Last year, for the first time, District students took the Stanford 9 math and reading achievement tests—the nation’s best-known achievement test. The Stanford 9 is a privately owned and operated test used by school systems across the country. It is the ninth version of the exam, which millions of American schoolchildren have taken since it was created in 1923. Stanford takes great care to ensure that the test is not biased in any way, including having a panel of prominent minority-group educators review the test. The results show that D.C. students’ scores, upon entering the D.C. public schools, are roughly comparable to average student scores nationwide. The longer students remain in District public schools, however, the more their scores fall below both their initial levels of achievement and the national average. In fact, in the highest grades tested, the number of D.C. students who lack basic skills was twice the national average in reading, and one and a half times the national average in math.

Reading

Fifteen percent of the first-graders tested ranked "below basic" for reading on the Stanford 9 test. This means they had little or no mastery of the skills needed to enter second grade. This figure is roughly comparable to the national average of 12%. But the number of students "below basic" grew dramatically as children continued in the D.C. schools: 41% of the second graders tested ranked "below basic," and 53% of tenth graders tested were "below basic."

Math

Thirty-seven percent of the third graders tested (the youngest students to take the math test) ranked "below basic" in math. The next level tested in math, the sixth grade, showed

55% "below basic"—an increase of 33% after three years in D.C. public schools. By the tenth grade, a staggering 89% were "below basic" in math. Another 8% ranked as "basic"—possessing only partial mastery of the most rudimentary math skills. Only three percent of District tenth graders were either proficient or advanced in math.

Many of the individual schools are far worse than even these dismal overall scores. At no less than 22 D.C. public schools, over 90% of the students rank "below basic" in math. At three of these schools, 100% of the students tested ranked "below basic." Not one student at any of these schools showed any of the math skills needed for their grades.

Worse, as the Washington Post reported on January 8, 1998, these results do not include "almost 4,000 tests that could not be scored because so few answers were filled out." This is 10% of the reading tests that were scored, and a quarter of the math tests that were scored.
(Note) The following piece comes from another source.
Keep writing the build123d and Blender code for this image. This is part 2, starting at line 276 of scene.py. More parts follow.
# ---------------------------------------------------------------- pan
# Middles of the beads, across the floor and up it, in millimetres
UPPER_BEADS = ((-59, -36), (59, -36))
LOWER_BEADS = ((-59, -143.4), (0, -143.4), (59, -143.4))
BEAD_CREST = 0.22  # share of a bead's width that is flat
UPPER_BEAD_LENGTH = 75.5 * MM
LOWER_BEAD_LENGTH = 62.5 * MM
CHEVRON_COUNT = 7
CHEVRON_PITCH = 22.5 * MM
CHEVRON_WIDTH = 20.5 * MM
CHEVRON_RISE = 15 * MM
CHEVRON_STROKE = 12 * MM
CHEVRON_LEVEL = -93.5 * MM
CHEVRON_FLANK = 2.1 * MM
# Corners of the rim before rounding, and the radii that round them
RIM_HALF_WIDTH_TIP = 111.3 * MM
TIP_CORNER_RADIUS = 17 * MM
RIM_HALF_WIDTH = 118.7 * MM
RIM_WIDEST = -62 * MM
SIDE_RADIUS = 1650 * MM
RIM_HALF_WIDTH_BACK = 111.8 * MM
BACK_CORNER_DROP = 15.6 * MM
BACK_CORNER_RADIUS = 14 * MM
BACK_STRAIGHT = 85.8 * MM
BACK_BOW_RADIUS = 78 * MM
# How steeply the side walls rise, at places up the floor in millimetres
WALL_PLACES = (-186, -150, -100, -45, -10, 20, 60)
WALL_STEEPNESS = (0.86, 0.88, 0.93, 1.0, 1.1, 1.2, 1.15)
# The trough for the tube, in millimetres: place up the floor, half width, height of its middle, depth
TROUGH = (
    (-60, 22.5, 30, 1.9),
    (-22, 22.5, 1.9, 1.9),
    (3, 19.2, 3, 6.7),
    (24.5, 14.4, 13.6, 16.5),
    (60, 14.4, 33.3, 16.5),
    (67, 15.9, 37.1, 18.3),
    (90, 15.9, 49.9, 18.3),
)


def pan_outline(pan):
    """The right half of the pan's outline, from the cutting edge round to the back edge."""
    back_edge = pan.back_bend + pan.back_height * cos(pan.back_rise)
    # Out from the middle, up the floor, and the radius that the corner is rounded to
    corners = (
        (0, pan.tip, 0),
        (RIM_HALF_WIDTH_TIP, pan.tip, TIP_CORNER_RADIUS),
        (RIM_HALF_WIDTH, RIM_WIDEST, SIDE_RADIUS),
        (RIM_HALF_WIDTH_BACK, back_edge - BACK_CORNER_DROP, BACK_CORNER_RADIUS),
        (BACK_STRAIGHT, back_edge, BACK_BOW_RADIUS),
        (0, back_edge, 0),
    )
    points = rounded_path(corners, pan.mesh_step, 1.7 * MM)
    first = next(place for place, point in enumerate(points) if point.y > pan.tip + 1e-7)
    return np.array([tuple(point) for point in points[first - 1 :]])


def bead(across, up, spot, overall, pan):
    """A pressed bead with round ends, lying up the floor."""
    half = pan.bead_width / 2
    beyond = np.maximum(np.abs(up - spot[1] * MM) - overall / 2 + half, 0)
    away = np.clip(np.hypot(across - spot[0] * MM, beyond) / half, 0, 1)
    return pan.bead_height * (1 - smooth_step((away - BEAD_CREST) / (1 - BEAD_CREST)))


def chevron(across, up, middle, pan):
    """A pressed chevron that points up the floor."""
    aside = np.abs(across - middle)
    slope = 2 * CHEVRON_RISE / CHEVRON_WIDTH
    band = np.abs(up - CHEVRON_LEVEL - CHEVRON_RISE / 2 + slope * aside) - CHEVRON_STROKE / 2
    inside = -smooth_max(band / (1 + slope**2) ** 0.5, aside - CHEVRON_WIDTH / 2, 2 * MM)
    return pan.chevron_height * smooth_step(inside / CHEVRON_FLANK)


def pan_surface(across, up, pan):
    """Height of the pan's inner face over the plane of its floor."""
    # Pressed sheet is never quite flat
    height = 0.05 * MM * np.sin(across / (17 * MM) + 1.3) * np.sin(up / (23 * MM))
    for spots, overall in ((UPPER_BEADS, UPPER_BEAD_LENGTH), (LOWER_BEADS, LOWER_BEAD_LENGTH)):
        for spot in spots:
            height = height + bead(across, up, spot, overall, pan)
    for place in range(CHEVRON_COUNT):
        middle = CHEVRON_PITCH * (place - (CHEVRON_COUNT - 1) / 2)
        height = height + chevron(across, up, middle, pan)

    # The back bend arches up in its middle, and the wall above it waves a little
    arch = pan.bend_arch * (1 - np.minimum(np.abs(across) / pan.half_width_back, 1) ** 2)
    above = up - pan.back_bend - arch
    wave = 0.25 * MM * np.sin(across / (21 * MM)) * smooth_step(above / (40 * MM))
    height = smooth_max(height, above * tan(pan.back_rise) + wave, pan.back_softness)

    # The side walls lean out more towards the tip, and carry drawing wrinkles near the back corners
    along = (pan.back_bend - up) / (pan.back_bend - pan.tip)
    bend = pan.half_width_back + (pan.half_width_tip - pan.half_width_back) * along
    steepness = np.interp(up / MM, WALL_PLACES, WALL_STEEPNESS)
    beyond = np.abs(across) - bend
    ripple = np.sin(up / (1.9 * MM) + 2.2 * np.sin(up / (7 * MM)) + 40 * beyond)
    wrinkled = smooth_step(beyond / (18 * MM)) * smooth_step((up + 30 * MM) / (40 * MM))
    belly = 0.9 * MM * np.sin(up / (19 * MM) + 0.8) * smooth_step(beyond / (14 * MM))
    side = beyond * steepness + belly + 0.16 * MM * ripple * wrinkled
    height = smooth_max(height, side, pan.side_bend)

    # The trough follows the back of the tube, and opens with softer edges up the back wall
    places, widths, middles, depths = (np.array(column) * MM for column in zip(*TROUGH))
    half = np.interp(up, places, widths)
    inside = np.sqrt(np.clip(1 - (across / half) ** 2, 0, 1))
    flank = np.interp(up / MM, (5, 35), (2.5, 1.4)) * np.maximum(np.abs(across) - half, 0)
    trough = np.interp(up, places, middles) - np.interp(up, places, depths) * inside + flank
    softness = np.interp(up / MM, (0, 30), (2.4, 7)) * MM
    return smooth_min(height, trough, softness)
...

In other words, 4,000 D.C. students lacked the skills needed to fail the test. They were all below zero.

The Solution: Educational Choice, for the Kids

The D.C. public schools must change if their graduates are to succeed in life. And Congress—which bears the constitutional responsibility for the governance of the District—must help.

Already, Congress and the American people have been generous with tax dollars: according to the most recent Department of Education figures, the District spends $9,335 per pupil, the fourth highest in the nation. This year, it will cost more than one-half billion dollars to run the District’s public education system. Clearly, money alone is not enough.
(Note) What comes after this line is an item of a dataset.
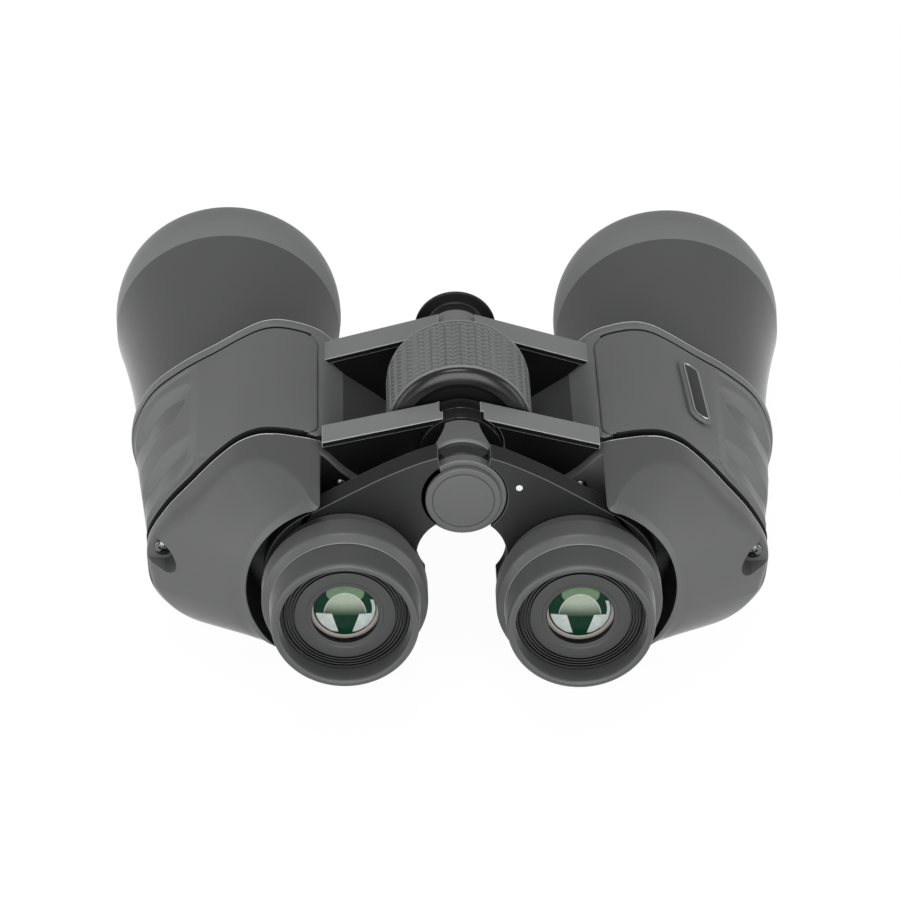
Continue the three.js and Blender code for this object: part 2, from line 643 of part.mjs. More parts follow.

Instead, both Houses of Congress have separately passed the District of Columbia Student Opportunity Scholarship Act of 1997. This measure, which passed the House as part of the 1997 D.C. appropriations package, has already been introduced as freestanding legislation by Majority Leader Dick Armey (H.R. 1797). The bill will provide tuition scholarships to about 2,000 low-income students in the District of Columbia to enable them to attend the school of their choice, as well as providing extra tutoring assistance for 2,000 public-school students.

D.C. parents clearly want better opportunities for their children than the D.C. public schools provide. The non-profit Washington Scholarship Fund announced that it would provide 1,000 new scholarships to enable low-income District children to attend the private or religious school of their parents' choice. As of the January 31, 1998 application deadline, 7,573 children had applied for the 1,000 scholarships. According to House Majority Leader Dick Armey, "This response is the strongest evidence yet that parents are frustrated by their lack of access to the best possible education for their children."
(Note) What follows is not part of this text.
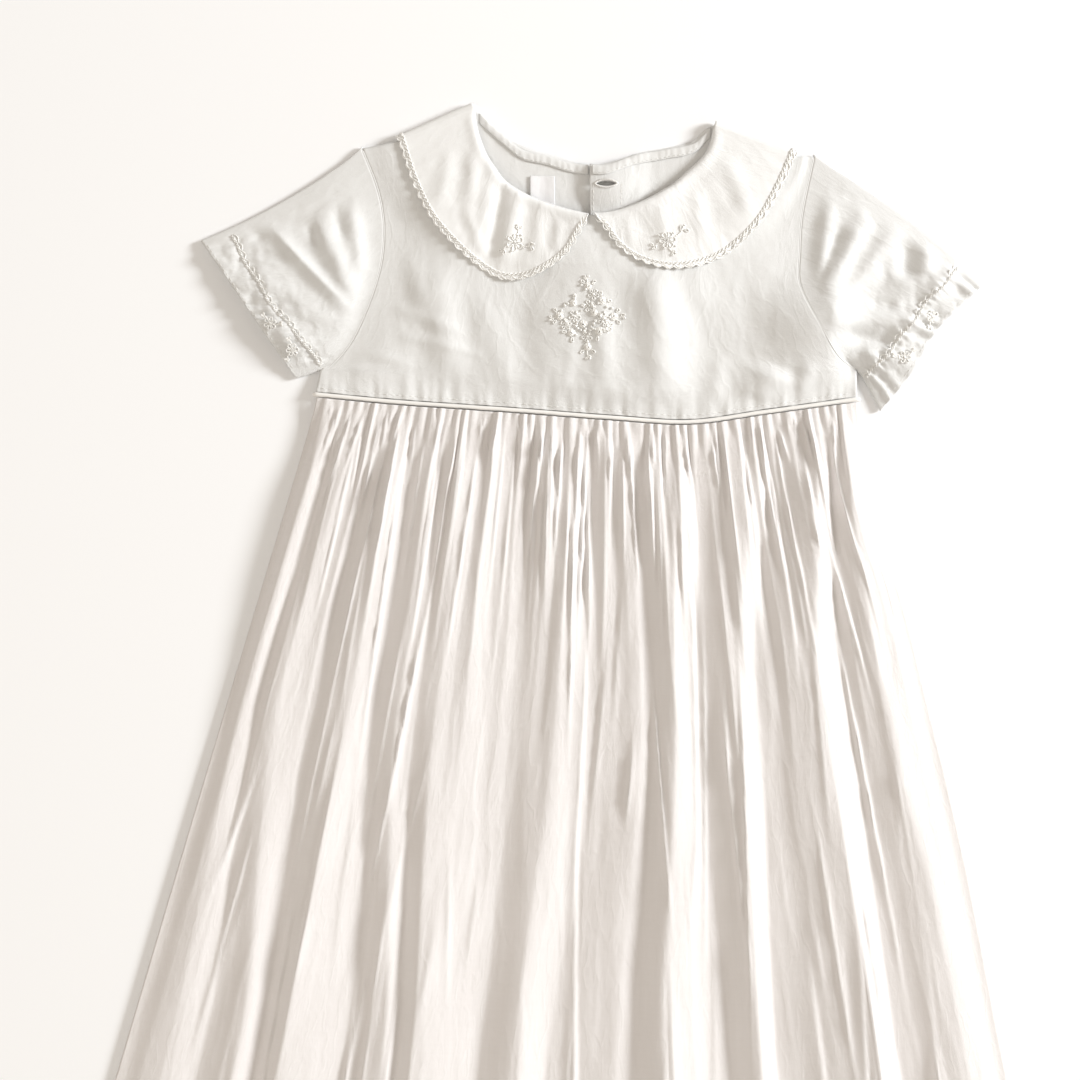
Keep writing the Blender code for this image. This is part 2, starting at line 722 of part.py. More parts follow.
def build_sleeve(name, edge, table, folds, side, colour):
    """Short sleeve as a flattened tube from the armhole to its open hem."""
    plan = smooth_rows(table)
    front_steps, back_steps, rings, fold_reach = 2 * BODICE_ROWS, BODICE_ROWS, 11, WALL + 0.15

    def plan_point(along, across):
        hem_x, hem_y, half_x, half_y = plan(across)
        start_x, start_y = on_rows(edge, across)
        start_x += side * SEAM
        bow_x = half_x - (start_x + hem_x) / 2
        bow_y = half_y - (start_y + hem_y) / 2
        bow = 4 * along * (1 - along)
        return mix(start_x, hem_x, along) + bow * bow_x, mix(start_y, hem_y, along) + bow * bow_y

    def lift(along, across):
        x, y = plan_point(along, across)
        rise = sum(ridge(x, y, *fold) for fold in folds) * ease(along / 0.18)
        fade = ease(across / 0.1) * ease((1 - across) / 0.1)
        dome = 3.0 * math.sin(math.pi * across) ** 0.8 * ease(along / 0.3)
        return dome + (rise + arm_rise(x, y)) * fade

    inner, outer = [], []
    for ring in range(rings + 1):
        along = ring / rings
        inner_row, outer_row = [], []
        ends = plan_point(along, 0.0), plan_point(along, 1.0)
        down = Vector((ends[1][0] - ends[0][0], ends[1][1] - ends[0][1])).normalized()
        tuck = 2 * fold_reach / math.dist(*ends)
        for i in range(front_steps + 1):
            across = i / front_steps
            x, y = plan_point(along, across)
            z = LAYER + lift(along, across)
            pull = tuck * (0.5 - across) * math.dist(*ends) * ease(along / 0.1)
            inner_row.append((x + down.x * pull, y + down.y * pull, z))
            outer_row.append((x + down.x * pull, y + down.y * pull, z + WALL))
        fold_z = (LAYER + WALL) / 2
        fold_out = fold_reach - 0.25
        x, y = plan_point(along, 1.0)
        inner_row.append((x - down.x * 1.05, y - down.y * 1.05, fold_z))
        outer_row.append((x + down.x * fold_out * 0.2, y + down.y * fold_out * 0.2, fold_z))
        for i in range(back_steps, -1, -1):
            across = i / back_steps
            x, y = plan_point(along, across)
            pull = tuck * (0.5 - across) * math.dist(*ends) * ease(along / 0.1)
            inner_row.append((x + down.x * pull, y + down.y * pull, WALL))
            outer_row.append((x + down.x * pull, y + down.y * pull, 0.0))
        x, y = plan_point(along, 0.0)
        inner_row.append((x + down.x * 1.05, y + down.y * 1.05, fold_z))
        outer_row.append((x - down.x * fold_out * 0.2, y - down.y * fold_out * 0.2, fold_z))
        inner.append(inner_row)
        outer.append(outer_row)
    cloth_wall(name, inner, outer, colour, tube=True)


def skirt_point(across, down):
    """Plan point of the skirt: share of its width, share of its length."""
    x0 = mix(skirt_sides(-10)[0], skirt_sides(-10)[1], across)
    top_y = waist_y(min(max(x0, SIDE_LEFT[0]), SIDE_RIGHT[0])) - waist_gap
    edge_share = (2 * across - 1) ** 2
    hem_y = -SKIRT_LENGTH + (HEM_RISE_LEFT if across < 0.5 else HEM_RISE_RIGHT) * edge_share
    y = mix(top_y, hem_y, down)
    left, right = skirt_sides(-y)
    return mix(left, right, across), y


def gather_reach(valley):
    """How far down the valley between two gathers runs; every third or so is long."""
    uneven = (valley * 0.618034 + 0.11) % 1.0
    return mix(GATHER_SHORTEST, GATHER_LONGEST, uneven ** 2.2)


def gathers(across, depth):
    """Height of the gathers, a wave whose valleys fill in one by one."""
    wave = across * GATHERS
    valley = round(wave)
    hollow = 1 - ease(depth / gather_reach(valley))
    high = GATHER_HEIGHT + GATHER_PUFF * ease(depth / 16)
    high *= 1 - ease((depth - 50) / 170)
    return high * (1 - hollow * math.cos(math.pi * (wave - valley)) ** 2)


def main_folds(across, depth):
    """Height of the large folds that the gathers run into."""
    upper, lower = ease(depth / 129), ease((depth - 129) / 191)
    beyond = max(depth - 320, 0) / 320

    def at(row):
        waist, high, low, rise_high, rise_low = row
        place = mix(mix(waist, high, upper), low, lower) + 0.35 * (low - high) * beyond
        return place, mix(rise_high, rise_low, lower)

    rows = [at(row) for row in SKIRT_FOLDS]
    for (start, rise0), (end, rise1) in zip(rows, rows[1:]):
        if across <= end:
            break
    share = min(max((across - start) / (end - start), 0), 1)
    return mix(rise0, rise1, ease(share)) * ease((depth - 2) / 46)


def skirt_low(across, depth):
    """Underside of the skirt front."""
    fade = ease(across / SIDE_FADE) * ease((1 - across) / SIDE_FADE)
    seam = WAIST_LIFT * math.exp(-(depth / 12) ** 2)
    return LAYER + seam + fade * (gathers(across, depth) + main_folds(across, depth))


def build_skirt():
    depths = (0, 6, 16, 34, 62, 105, 160, 230, 320, 430, 540, SKIRT_LENGTH)
    columns = 2 * GATHERS
    low = []
    for depth in depths:
        row = []
        for i in range(columns + 1):
            across = i / columns
            x, y = skirt_point(across, depth / SKIRT_LENGTH)
            row.append((x, y, skirt_low(across, depth)))
        low.append(row)
    cloth_wall("skirt_front", low, upper_side(low), (0.93, 0.91, 0.88))
    back_columns, back_rows = 16, 8
    flat = [[(*skirt_point(i / back_columns, r / back_rows), 0.0) for i in range(back_columns + 1)]
            for r in range(back_rows + 1)]
    cloth_wall("skirt_back", flat, upper_side(flat), (0.92, 0.90, 0.87))


def build_piping():
    """Cord in the waist seam, from the centre back round the front and back again."""
    left_x, right_x = SIDE_LEFT[0] + 0.4, SIDE_RIGHT[0] - 0.4
    middle_z, bend = (CORD_FRONT_Z + CORD_BACK_Z) / 2, (CORD_FRONT_Z - CORD_BACK_Z) / 2
    back_steps, front_steps, bend_steps = 7, 18, 4
    points = []
    for i in range(back_steps):
        x = mix(CENTRE_BACK - 0.6, left_x, i / back_steps)
        points.append((x, waist_y(x), CORD_BACK_Z))
    for i in range(bend_steps + 1):
        turn = math.pi * (i / bend_steps - 0.5)
        points.append((left_x - bend * math.cos(turn), waist_y(left_x), middle_z + bend * math.sin(turn)))
    for i in range(1, front_steps):
        x = mix(left_x, right_x, i / front_steps)
        points.append((x, waist_y(x), CORD_FRONT_Z))
    for i in range(bend_steps + 1):
        turn = math.pi * (0.5 - i / bend_steps)
        points.append((right_x + bend * math.cos(turn), waist_y(right_x), middle_z + bend * math.sin(turn)))
    for i in range(back_steps - 1, -1, -1):
        x = mix(CENTRE_BACK + 0.6, right_x, i / back_steps)
        points.append((x, waist_y(x), CORD_BACK_Z))
    cord = bpy.data.curves.new("waist_piping", "CURVE")
    cord.dimensions = "3D"
    cord.bevel_depth = CORD / 2 * MM
    cord.bevel_resolution = 2
    cord.use_fill_caps = True
    line = cord.splines.new("POLY")
    line.points.add(len(points) - 1)
    for knot, (x, y, z) in zip(line.points, points):
        knot.co = (x * MM, y * MM, z * MM, 1.0)
    add_object("waist_piping", cord, (0.94, 0.92, 0.88))


def build_buttons():
    """Flat two-hole buttons on the outer face of the left back, so under it as the gown lies."""
    for name, row_y, _, _ in BUTTON_ROWS:
        bpy.ops.mesh.primitive_cylinder_add(vertices=20, radius=BUTTON_WIDTH / 2 * MM,
                                            depth=BUTTON_THICK * MM)
        button = bpy.context.object
        button.name = name
        button.data.name = name
        for collection in button.users_collection:
            collection.objects.unlink(button)
        gown_parts.objects.link(button)
        button.location = (CENTRE_BACK * MM, row_y * MM, BUTTON_THICK / 2 * MM)
        button.parent = gown
        button.data.materials.append(new_material(name + "_shell", (0.93, 0.93, 0.91), 0.25))
        for side in (-1, 1):
            bpy.ops.mesh.primitive_cylinder_add(vertices=8, radius=BUTTON_HOLE / 2 * MM,
                                                depth=3 * BUTTON_THICK * MM)
            hole = bpy.context.object
            hole.name = name + ("_hole_a" if side < 0 else "_hole_b")
            hole.location = ((CENTRE_BACK + side * BUTTON_HOLE) * MM, row_y * MM, BUTTON_THICK / 2 * MM)
            hole.parent = gown
            hole.hide_render = True
            hole.display_type = "WIRE"
            for collection in hole.users_collection:
                collection.objects.unlink(hole)
            cutters.objects.link(hole)
            cut = button.modifiers.new(hole.name, "BOOLEAN")
            cut.operation = "DIFFERENCE"
            cut.object = hole


for old in list(bpy.data.objects):
    bpy.data.objects.remove(old, do_unlink=True)

gown_parts = bpy.data.collections.new("christening_gown")
cutters = bpy.data.collections.new("cutters")
bpy.context.scene.collection.children.link(gown_parts)
bpy.context.scene.collection.children.link(cutters)

# The empty moves the working origin so that the gown's own middle lies over the world origin
hem_left, hem_right = skirt_point(0, 1)[0], skirt_point(1, 1)[0]
gown = bpy.data.objects.new("gown", None)
gown.location = (-(hem_left + hem_right) / 2 * MM, (SKIRT_LENGTH - COLLAR_LEFT_FRONT[-1][1]) / 2 * MM, 0)
gown_parts.objects.link(gown)

white = (0.94, 0.93, 0.90)
build_bodice_front()
build_backs()
build_binding("neck_binding_left", BINDING_LEFT, back_low, white)
build_binding("neck_binding_right", BINDING_RIGHT, back_right_low, white)
build_label()
build_collar("collar_left", COLLAR_LEFT_FRONT, COLLAR_LEFT_BACK, white)
build_collar("collar_right", COLLAR_RIGHT_FRONT, COLLAR_RIGHT_BACK, white)
build_sleeve("sleeve_left", edge_left, SLEEVE_LEFT, SLEEVE_LEFT_FOLDS, -1, (0.92, 0.90, 0.86))
build_sleeve("sleeve_right", edge_right, SLEEVE_RIGHT, SLEEVE_RIGHT_FOLDS, 1, (0.92, 0.90, 0.86))
build_skirt()
build_piping()
build_buttons()
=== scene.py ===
"""The christening gown as it looks: fine cotton lawn, gathers, embroidery and sewing."""
import math

import bmesh
import bpy
import numpy as np
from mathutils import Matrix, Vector


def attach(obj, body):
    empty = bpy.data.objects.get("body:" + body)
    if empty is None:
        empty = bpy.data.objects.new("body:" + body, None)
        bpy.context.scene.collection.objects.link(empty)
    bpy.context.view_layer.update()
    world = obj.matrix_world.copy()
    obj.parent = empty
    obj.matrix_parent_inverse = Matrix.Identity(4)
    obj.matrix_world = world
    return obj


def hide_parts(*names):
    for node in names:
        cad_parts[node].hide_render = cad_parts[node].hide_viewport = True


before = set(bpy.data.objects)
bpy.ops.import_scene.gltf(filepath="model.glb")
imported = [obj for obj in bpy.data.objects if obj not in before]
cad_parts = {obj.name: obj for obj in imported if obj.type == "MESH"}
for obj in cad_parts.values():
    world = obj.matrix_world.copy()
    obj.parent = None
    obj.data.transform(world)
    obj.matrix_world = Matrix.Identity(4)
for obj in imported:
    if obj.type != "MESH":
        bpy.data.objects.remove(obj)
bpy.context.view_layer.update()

MM = 0.001
WALL = 1.0
SEAM = 0.3
LAYER = WALL + SEAM
SHELL = 0.6

SKIRT_LENGTH = 640.0
HEM_RISE_LEFT = 30.0
HEM_RISE_RIGHT = 19.0
HEM_TURNING = 32.0
# Width of skirt over which its finest crumpling is laid
SKIRT_SPREAD = 460.0
GATHERS = 58
GATHER_HEIGHT = 2.2
GATHER_PUFF = 1.6
GATHER_HOLLOW = 0.55
GATHER_SHORTEST = 9.0
GATHER_LONGEST = 120.0
SIDE_FADE = 0.03

CORD = 2.2
CORD_BACK_Z = CORD / 2 + 0.05
CORD_FRONT_Z = CORD_BACK_Z + CORD + SEAM
WAIST_LIFT = CORD_FRONT_Z - WALL / 2 - LAYER

LAP_EDGE = 0.0
LAP_UNDER_EDGE = 20.0
CENTRE_BACK = 7.7
# y of each button, y of its buttonhole and how far the hole gapes
BUTTON_ROWS = ((113.0, 109.4, 2.4), (64.3, 64.3, 0.9), (27.9, 27.9, 0.9))
BUTTON_THICK = 1.6
BUTTON_FLAT = 10.2
BUTTON_REACH = 22.0
BUTTONHOLE_LENGTH = 9.6
# Rise round the top buttonhole: x, y, half width, half length, height
PLACKET_RISE = (9.0, 109.0, 13.0, 10.0, 2.9)

DOME_HEIGHT = 3.3
DOME_MIDDLE = 9.0
DOME_HALF = 60.0
PUFF = 1.8
NECK_INSET = 0.8
NECK_MIDDLE = (2.0, 125.0)
UNDERARM_SHARE = 0.09

FOLD_OUTER = (2 * LAYER + LAYER + WALL) / 2
FOLD_INNER = FOLD_OUTER - WALL
COLLAR_REST = SEAM + 0.15
BACK_LIFT = 0.25
# How far the seams' stillness reaches into the bodice, and where its folds run out below the collar
SEAM_CLEAR = 30.0
FOLDS_TOP = 72.0
FOLDS_FADE = 14.0
# Deepest dip of a sleeve's upper side under its rest
SLEEVE_DIP = -0.6

# Waist seam: x, y
WAIST = ((-133.0, 8.6), (-93.0, 4.8), (-38.0, 1.0), (13.0, -2.9), (48.0, -4.8), (84.0, 0.0), (129.0, 6.2))
# x of its two ends
WAIST_LEFT, WAIST_RIGHT = -131.5, 128.2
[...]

Research from school systems that offer educational choice demonstrates that giving parents the opportunity to choose their children’s schools improves learning, and test scores, for children throughout the entire system. Data from Milwaukee, for example, show clear increases in reading and math scores—so much so that, according to a recent study, "If similar success could be achieved for all minority students nationwide, it could close the gap separating white and minority test scores by somewhere between one-third and one-half." And parental choice provides competition that can help reduce costs in public and private schools alike, resulting in better education that is also more affordable. New York City’s Catholic schools, for example, educate students at approximately one-third the cost of the city’s public schools.

According to Samuel Staley, Vice President for Research of the Buckeye Institute for Public Policy Solutions, "Several studies of public school competition with other public and private schools have found competition improves public school performance. We need to create similar markets for students within school districts to provide the right incentives for using current resources productively and efficiently."

Brian Bennett, Director of School Operations for the School Futures Research Foundation, agrees: "The most striking example of the competitive change that can result is no doubt found in Albany, New York, where a most generous philanthropist, Virginia Gilder, offered a $2,000 scholarship to every child in one of the city's lowest performing schools--and one-sixth of the student body left. Changes then instituted by the local board were dramatic--the principal of the old school was ousted, nine new teachers were brought in, two assistant principals were added, and the school received investments in books, equipment, and teacher training that had been neglected for years. Competition works to improve the education of all children." As Peter M. Flanigan, the investment banker who founded the Student/Sponsor Partnership in New York, put it, "The alternative to a crushing monopoly is competition. When a monopoly faces real competition it always reacts by improving itself."

The D.C. Student Opportunities Scholarship Act will enable D.C. students to succeed in the expanding economy in which they live. While President Clinton promised to veto the Opportunity Scholarship Act, even if it meant killing all funding for the District, these latest D.C. test scores show the status quo is unacceptable. We can no longer trap thousands of students in schools that fail to prepare them for the marvelous opportunities at their very doorstep. Mr. Clinton owes it to the children of America’s capital city to sign the D.C. Opportunity Scholarship Act the moment it reaches his desk.